GOAL OF THE EXERCISE = What is needed is an exact copy of the lines from the line containing "for name, piece" to the line containing "bpy.data.objects.remove(obj)", both lines included, and nothing else.

DATASET CONTENT =

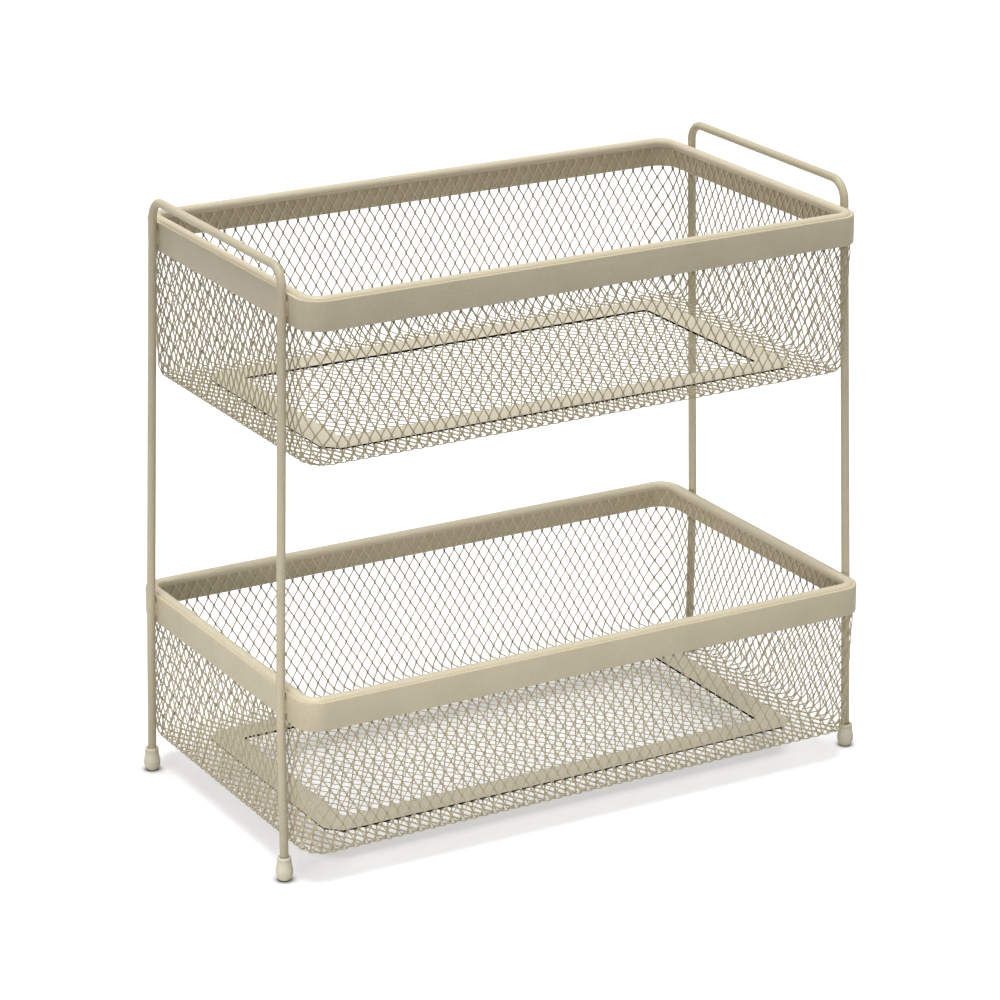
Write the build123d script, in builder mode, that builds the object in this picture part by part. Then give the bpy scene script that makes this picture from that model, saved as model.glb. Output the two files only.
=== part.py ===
from build123d import *
import os

os.makedirs("parts", exist_ok=True)

# A two-tier table basket of powder-coated steel. Two open baskets of expanded
# diamond mesh hang between two bent wire side frames, on four plastic foot caps.
# The origin is on the table under the middle, +Z is up and +X runs along the length.

# Stock, in mm
frame_wire_diameter = 5.0
rim_wire_diameter = 6.0
mesh_thickness = 1.0
band_thickness = 1.2
strip_thickness = 1.2

# Rim bands
band_height = 18.0
band_corner_radius = 15.0
band_edge_radius = 0.4
upper_band_length = 380.0
upper_band_depth = 224.0
upper_band_top = 359.5
lower_band_length = 395.5
lower_band_depth = 233.4
lower_band_top = 118.5

# Rim wires, inside the mesh
rim_wire_rise = 1.9
seat_gap = 0.05

# Mesh baskets
mesh_drop_below_band_top = 0.6
upper_mesh_underside = 258.0
lower_mesh_underside = 17.4
mesh_taper_along_length = 0.5
mesh_taper_along_depth = 2.0
mesh_floor_corner_radius = 10.0
mesh_floor_fillet_radius = 8.0

# Diamond openings of the mesh, few and large in place of the real ones of 7 by 12 mm
diamonds_along_length = 12
diamonds_along_depth = 7
diamonds_up_wall = 2
diamonds_across_floor = 4
diamond_open_share = 0.9
mesh_corner_margin = 6.0
mesh_bend_margin = 5.0

# Floor strips
strip_width = 18.0
strip_corner_cut = 9.0
strip_inner_radius = 4.0
upper_strip_length = 328.0
upper_strip_depth = 166.0
lower_strip_length = 336.0
lower_strip_depth = 174.0

# Side frames
leg_standoff = 0.45
handle_height = 377.0
handle_bend_radius = 12.0
leg_depth_at_upper_band = 173.6
leg_depth_at_lower_band = 180.4
leg_depth_at_foot = 187.0
leg_spread_below_lower_band = 1.5
knee_bend_radius = 300.0
leg_end_height = 4.0

# Foot caps
foot_height = 15.0
foot_diameter = 10.4
foot_widest_height = 4.8
foot_top_diameter = 8.6
foot_underside_diameter = 6.0
foot_collar_height = 2.2
foot_groove_depth = 0.35
foot_groove_width = 0.8

# Weld beads
bead_height = 10.0
bead_width = 4.4
bead_reach = 1.7
bead_rounding = 0.5

# Heights and places that follow from the sizes above
upper_band_middle = upper_band_top - band_height / 2
lower_band_middle = lower_band_top - band_height / 2
handle_line = handle_height - frame_wire_diameter / 2
leg_offset = frame_wire_diameter / 2 + leg_standoff
upper_leg_x = upper_band_length / 2 + leg_offset
lower_leg_x = lower_band_length / 2 + leg_offset
lean_per_height = (lower_leg_x - upper_leg_x) / (upper_band_middle - lower_band_middle)
leg_rise_above_upper_band = handle_line - upper_band_middle
handle_x = upper_leg_x - lean_per_height * leg_rise_above_upper_band
foot_x = lower_leg_x + leg_spread_below_lower_band
narrowing = (leg_depth_at_lower_band - leg_depth_at_upper_band) / (upper_band_middle - lower_band_middle)
handle_depth = leg_depth_at_upper_band - narrowing * leg_rise_above_upper_band


def rim_band(length, depth, top):
    """A flat strip bent into a rounded rectangle, standing on its edge."""
    with BuildPart() as band:
        with BuildSketch(Plane.XY.offset(top - band_height)):
            RectangleRounded(length, depth, band_corner_radius)
            offset(amount=-band_thickness, mode=Mode.SUBTRACT)
        extrude(amount=band_height)
        level_edges = band.edges().group_by(Axis.Z)
        fillet(level_edges[0] + level_edges[-1], radius=band_edge_radius)
    return band


def rim_wire(length, depth, top):
    """A round wire inside the mesh, its top a little above the band."""
    inset = band_thickness + mesh_thickness + 2 * seat_gap + rim_wire_diameter / 2
    wire_line = top + rim_wire_rise - rim_wire_diameter / 2
    x = length / 2 - inset
    y = depth / 2 - inset
    corners = [(x, y), (-x, y), (-x, -y), (x, -y)]
    with BuildPart() as wire:
        with BuildLine(Plane.XY.offset(wire_line)) as path:
            FilletPolyline(*corners, radius=band_corner_radius - inset, close=True)
        with BuildSketch(Plane(origin=path.line @ 0, z_dir=path.line % 0)):
            Circle(rim_wire_diameter / 2)
        sweep(path=path.line)
    return wire


def floor_strip(length, depth, floor_top):
    """A flat strip frame with cut corners, lying on the mesh floor."""
    with BuildPart() as strip:
        with BuildSketch(Plane.XY.offset(floor_top)):
            rectangle = Rectangle(length, depth)
            chamfer(rectangle.vertices(), length=strip_corner_cut)
            RectangleRounded(
                length - 2 * strip_width,
                depth - 2 * strip_width,
                strip_inner_radius,
                mode=Mode.SUBTRACT,
            )
        extrude(amount=strip_thickness)
    return strip


def tub(skin, length, depth, top, underside):
    """The solid that fills a basket, its sides lying skin inside the band's outer face."""
    band_bottom = top - band_height
    across = length - 2 * skin
    deep = depth - 2 * skin
    floor_corner = mesh_floor_corner_radius + band_thickness + seat_gap - skin
    floor_fillet = mesh_floor_fillet_radius + band_thickness + seat_gap - skin
    with BuildPart() as body:
        with BuildSketch(Plane.XY.offset(underside)):
            RectangleRounded(
                across - 2 * mesh_taper_along_length,
                deep - 2 * mesh_taper_along_depth,
                floor_corner,
            )
        with BuildSketch(Plane.XY.offset(band_bottom)):
            RectangleRounded(across, deep, band_corner_radius - skin)
        loft(ruled=True)
        fillet(body.faces().sort_by(Axis.Z)[0].edges(), radius=floor_fillet)
        with BuildSketch(Plane.XY.offset(band_bottom)):
            RectangleRounded(across, deep, band_corner_radius - skin)
        extrude(amount=top - mesh_drop_below_band_top - band_bottom)
    return body


def diamonds(width, height, columns, rows):
    """Open diamonds that fill a rectangle in two staggered sets, the outer ones cut by its edges."""
    pitch_across = width / columns
    pitch_up = height / rows
    half_width = pitch_across * diamond_open_share / 2
    half_height = pitch_up * diamond_open_share / 2
    corners = [(half_width, 0), (0, half_height), (-half_width, 0), (0, -half_height)]
    for column_count, row_count in ((columns, rows), (columns + 1, rows + 1)):
        with GridLocations(pitch_across, pitch_up, column_count, row_count):
            Polygon(*corners)
    Rectangle(width, height, mode=Mode.INTERSECT)


def mesh_basket(length, depth, top, underside):
    """An open tray of diamond mesh, its rim inside the band."""
    outer_skin = band_thickness + seat_gap
    outer = tub(outer_skin, length, depth, top, underside)
    inner = tub(outer_skin + mesh_thickness, length, depth, top, underside + mesh_thickness)
    window_bottom = underside + mesh_bend_margin
    window_top = top - band_height
    window_rise = window_top - window_bottom
    window_middle = (window_bottom + window_top) / 2
    front_window = length - 2 * (outer_skin + mesh_corner_margin)
    side_window = depth - 2 * (outer_skin + mesh_corner_margin)
    floor_length = length - 2 * (outer_skin + mesh_taper_along_length + mesh_bend_margin)
    floor_depth = depth - 2 * (outer_skin + mesh_taper_along_depth + mesh_bend_margin)
    with BuildPart() as basket:
        add(outer.part)
        add(inner.part, mode=Mode.SUBTRACT)
        with BuildSketch(Plane(origin=(0, 0, window_middle), x_dir=(1, 0, 0), z_dir=(0, -1, 0))):
            diamonds(front_window, window_rise, diamonds_along_length, diamonds_up_wall)
        extrude(amount=depth, both=True, mode=Mode.SUBTRACT)
        with BuildSketch(Plane(origin=(0, 0, window_middle), x_dir=(0, 1, 0), z_dir=(1, 0, 0))):
            diamonds(side_window, window_rise, diamonds_along_depth, diamonds_up_wall)
        extrude(amount=length, both=True, mode=Mode.SUBTRACT)
        with BuildSketch(Plane.XY.offset(underside)):
            diamonds(floor_length, floor_depth, diamonds_along_length, diamonds_across_floor)
            RectangleRounded(
                floor_length,
                floor_depth,
                mesh_floor_corner_radius - mesh_bend_margin,
                mode=Mode.INTERSECT,
            )
        extrude(amount=2 * mesh_thickness, both=True, mode=Mode.SUBTRACT)
    return basket


def side_frame(side):
    """One wire on one side: up the front leg, along the handle and down the back leg."""
    foot_turn = (side * foot_x, leg_depth_at_foot / 2, leg_end_height)
    knee = (side * lower_leg_x, leg_depth_at_lower_band / 2, lower_band_middle)
    shoulder = (side * handle_x, handle_depth / 2, handle_line)
    front = [(x, -y, z) for x, y, z in (foot_turn, knee, shoulder)]
    back = [shoulder, knee, foot_turn]
    bends = [knee_bend_radius, handle_bend_radius, handle_bend_radius, knee_bend_radius]
    with BuildPart() as frame:
        with BuildLine() as route:
            FilletPolyline(*front, *back, radius=bends)
        with BuildSketch(Plane(origin=route.line @ 0, z_dir=route.line % 0)):
            Circle(frame_wire_diameter / 2)
        sweep(path=route.line)
    return frame


def foot_cap(x, y, leg):
    """A plastic cap turned about its own upright axis and pushed onto a leg's end."""
    groove_top = foot_height - foot_collar_height
    groove_bottom = groove_top - foot_groove_width
    groove_radius = foot_top_diameter / 2 - foot_groove_depth
    with BuildPart() as cap:
        with BuildSketch(Plane(origin=(x, y, 0), x_dir=(1, 0, 0), z_dir=(0, -1, 0))):
            with BuildLine():
                underside = Line((0, 0), (foot_underside_diameter / 2, 0))
                widest = (foot_diameter / 2, foot_widest_height)
                Spline(underside @ 1, widest, tangents=((1, 0), (0, 1)))
                Polyline(
                    widest,
                    (foot_top_diameter / 2, groove_bottom),
                    (groove_radius, groove_bottom),
                    (groove_radius, groove_top),
                    (foot_top_diameter / 2, groove_top),
                    (foot_top_diameter / 2, foot_height),
                    (0, foot_height),
                    (0, 0),
                )
            make_face()
        revolve(axis=Axis((x, y, 0), (0, 0, 1)))
        add(leg.part, mode=Mode.SUBTRACT)
    return cap


def rim_welds(length, middle, leg_depth, frames):
    """Four upright beads, each filling the valley between a leg and the band's short side."""
    with BuildPart() as beads:
        for side in (-1, 1):
            band_face = Plane(origin=(side * length / 2, 0, middle), x_dir=(0, 1, 0), z_dir=(side, 0, 0))
            with BuildSketch(band_face):
                with GridLocations(leg_depth, bead_height, 2, 1):
                    SlotOverall(bead_height, bead_width, rotation=90)
            extrude(amount=bead_reach)
        outer_faces = beads.faces().filter_by(Axis.X)
        ends = outer_faces.group_by(Axis.X)
        fillet((ends[0] + ends[-1]).edges(), radius=bead_rounding)
        for frame in frames:
            add(frame.part, mode=Mode.SUBTRACT)
    return beads


upper_mesh_basket = mesh_basket(upper_band_length, upper_band_depth, upper_band_top, upper_mesh_underside)
lower_mesh_basket = mesh_basket(lower_band_length, lower_band_depth, lower_band_top, lower_mesh_underside)

upper_rim_band = rim_band(upper_band_length, upper_band_depth, upper_band_top)
lower_rim_band = rim_band(lower_band_length, lower_band_depth, lower_band_top)

upper_rim_wire = rim_wire(upper_band_length, upper_band_depth, upper_band_top)
lower_rim_wire = rim_wire(lower_band_length, lower_band_depth, lower_band_top)

upper_floor_strip = floor_strip(
    upper_strip_length, upper_strip_depth, upper_mesh_underside + mesh_thickness
)
lower_floor_strip = floor_strip(
    lower_strip_length, lower_strip_depth, lower_mesh_underside + mesh_thickness
)

left_side_frame = side_frame(-1)
right_side_frame = side_frame(1)
side_frames = (left_side_frame, right_side_frame)

upper_rim_welds = rim_welds(upper_band_length, upper_band_middle, leg_depth_at_upper_band, side_frames)
lower_rim_welds = rim_welds(lower_band_length, lower_band_middle, leg_depth_at_lower_band, side_frames)

foot_y = leg_depth_at_foot / 2
pieces = {
    "upper_mesh_basket": upper_mesh_basket,
    "upper_rim_band": upper_rim_band,
    "upper_rim_wire": upper_rim_wire,
    "upper_floor_strip": upper_floor_strip,
    "lower_mesh_basket": lower_mesh_basket,
    "lower_rim_band": lower_rim_band,
    "lower_rim_wire": lower_rim_wire,
    "lower_floor_strip": lower_floor_strip,
    "left_side_frame": left_side_frame,
    "right_side_frame": right_side_frame,
    "upper_rim_welds": upper_rim_welds,
    "lower_rim_welds": lower_rim_welds,
    "foot_front_left": foot_cap(-foot_x, -foot_y, left_side_frame),
    "foot_back_left": foot_cap(-foot_x, foot_y, left_side_frame),
    "foot_front_right": foot_cap(foot_x, -foot_y, right_side_frame),
    "foot_back_right": foot_cap(foot_x, foot_y, right_side_frame),
}

for name, piece in pieces.items():
    piece.part.label = name
    export_step(piece.part, f"parts/{name}.step")
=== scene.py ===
import math
import random

import bmesh
import bpy
import numpy as np
from mathutils import Matrix, Vector


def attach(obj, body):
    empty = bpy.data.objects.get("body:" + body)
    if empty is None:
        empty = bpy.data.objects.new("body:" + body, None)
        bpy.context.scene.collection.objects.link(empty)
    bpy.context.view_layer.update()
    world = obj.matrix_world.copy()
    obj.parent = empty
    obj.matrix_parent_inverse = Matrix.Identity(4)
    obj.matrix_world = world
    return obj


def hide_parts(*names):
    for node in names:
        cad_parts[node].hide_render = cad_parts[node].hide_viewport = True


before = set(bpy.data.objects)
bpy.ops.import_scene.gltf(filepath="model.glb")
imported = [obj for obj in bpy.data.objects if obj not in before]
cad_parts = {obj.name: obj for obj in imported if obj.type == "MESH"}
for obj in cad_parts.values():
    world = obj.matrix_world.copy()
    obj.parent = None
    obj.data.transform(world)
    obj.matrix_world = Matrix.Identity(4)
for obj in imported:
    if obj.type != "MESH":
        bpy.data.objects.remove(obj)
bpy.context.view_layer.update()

# Metres. The object stands on z 0, its long side along X and its front towards -Y.
MM = 0.001
QUARTER_TURN = math.pi / 2

BAND_HEIGHT = 18.0 * MM
BAND_THICKNESS = 1.2 * MM
BAND_CORNER = 15.0 * MM
BAND_EDGE = 0.5 * MM
MESH_THICKNESS = 1.0 * MM
RIM_WIRE_RADIUS = 3.0 * MM
RIM_WIRE_RISE = 1.9 * MM
FRAME_WIRE_RADIUS = 2.65 * MM
SEAT_GAP = 0.05 * MM
STRIP_WIDTH = 18.0 * MM
STRIP_THICKNESS = 1.2 * MM
STRIP_CORNER_CUT = 9.0 * MM
STRIP_INNER_CORNER = 4.0 * MM
STRIP_EDGE = 0.1 * MM
STRIP_SLOT = 1.05 * MM
STRIP_SLOT_DEPTH = 0.35 * MM
STRIP_SLOT_ROOF = 0.02 * MM

# Colours of a coat are pairs: a bright one, and a deeper one that mottles it.
BEIGE = ((0.66, 0.589, 0.428), (0.55, 0.486, 0.338))
# the rim wires' beige is a paler copy of the coat, painted light for their brightly lit tops
RIM_WIRE_PAINTED_LIGHT_BEIGE = ((0.73, 0.655, 0.49), (0.65, 0.58, 0.42))
STRIP_BEIGE = ((0.65, 0.596, 0.468), (0.59, 0.538, 0.415))
FOOT_BEIGE = ((0.69, 0.64, 0.505), (0.64, 0.59, 0.455))
# Painted light and painted shade on the mesh: a paler tone above a band's lower edge, a dark one
# just below it
PAINTED_LIGHT_TONE = (0.8, 0.72, 0.53)
PAINTED_SHADE_TONE = (0.09, 0.072, 0.04)
# near black painted into a strip's slot as painted shade
PAINTED_SLOT_SHADE = (0.012, 0.01, 0.006)
WHITE = (1.0, 1.0, 1.0)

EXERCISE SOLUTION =
for name, piece in pieces.items():
    piece.part.label = name
    export_step(piece.part, f"parts/{name}.step")
=== scene.py ===
import math
import random

import bmesh
import bpy
import numpy as np
from mathutils import Matrix, Vector


def attach(obj, body):
    empty = bpy.data.objects.get("body:" + body)
    if empty is None:
        empty = bpy.data.objects.new("body:" + body, None)
        bpy.context.scene.collection.objects.link(empty)
    bpy.context.view_layer.update()
    world = obj.matrix_world.copy()
    obj.parent = empty
    obj.matrix_parent_inverse = Matrix.Identity(4)
    obj.matrix_world = world
    return obj


def hide_parts(*names):
    for node in names:
        cad_parts[node].hide_render = cad_parts[node].hide_viewport = True


before = set(bpy.data.objects)
bpy.ops.import_scene.gltf(filepath="model.glb")
imported = [obj for obj in bpy.data.objects if obj not in before]
cad_parts = {obj.name: obj for obj in imported if obj.type == "MESH"}
for obj in cad_parts.values():
    world = obj.matrix_world.copy()
    obj.parent = None
    obj.data.transform(world)
    obj.matrix_world = Matrix.Identity(4)
for obj in imported:
    if obj.type != "MESH":
        bpy.data.objects.remove(obj)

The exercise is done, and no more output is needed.